As “The Jester” ends the new EP from Lockjaw Smile, they dip harder into the pop-melody in their final tune.  Almost a sailor’s song in the rhythm and sway of the beat and melody…the words are tough to catch in this one but you get the essence of what’s being said and enough of a melody to sing along with.  Great sounds of like…what is that – mandolin right?  It sounds brighter than guitar…so I’m assuming that’s what it is…and it allows this final song to breathe a little more with the inclusion of folk-elements helping assist in driving the sound.  I think “The Jester” was a solid ending to the EP and definitely represents the aloof nature of the band & their music while still providing an entertaining final track you can take seriously.

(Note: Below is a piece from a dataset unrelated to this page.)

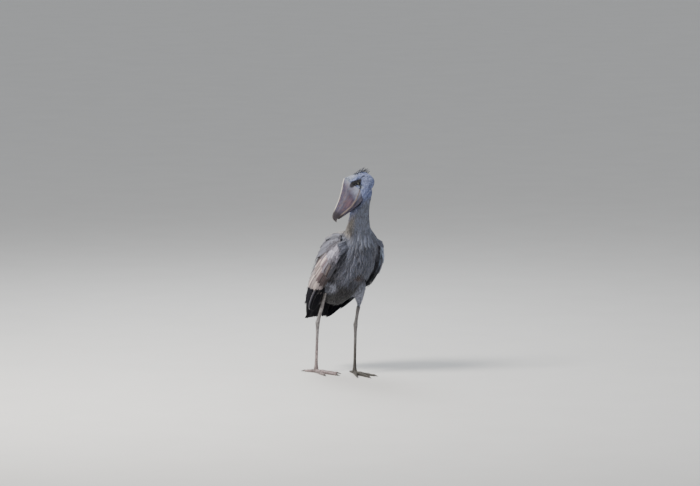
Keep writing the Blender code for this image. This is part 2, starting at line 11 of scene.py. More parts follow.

Overall…I can see that Lockjaw Smile isn’t a new band – they’ve had albums & EP’s released in the past and have been a band for a while now…but I’m still hearing that search for comfort and a sound they can truly call their own…still hearing that room for further refinement of their ideas and really defining each and every part of the music so that they stand out & pop from the music more than sound like one continuous idea over the course of a song’s length.  Definitely potential here…and maybe their style is the kind of style that can never fully be pinned down…maybe their style is that wildness you hear and that’s what truly defines the band.  I think they’ve got a lot of creativity and good ideas…the pieces are certainly there with or without them all being listed on Facebook…and I’d expect that this band could very well take that same path as Weezer and continue to develop strongly over the years.  Could definitely be potential and promise here…but of course, time will tell the true tale of that story as it marches on.  For now, what I’ve found here on The Jester is a good start for me…I was certainly entertained – but I’d be lying if I didn’t say I can hear that this band is capable of more than they’re showing us here in these five songs; I’m interested to see/hear where this project ends up.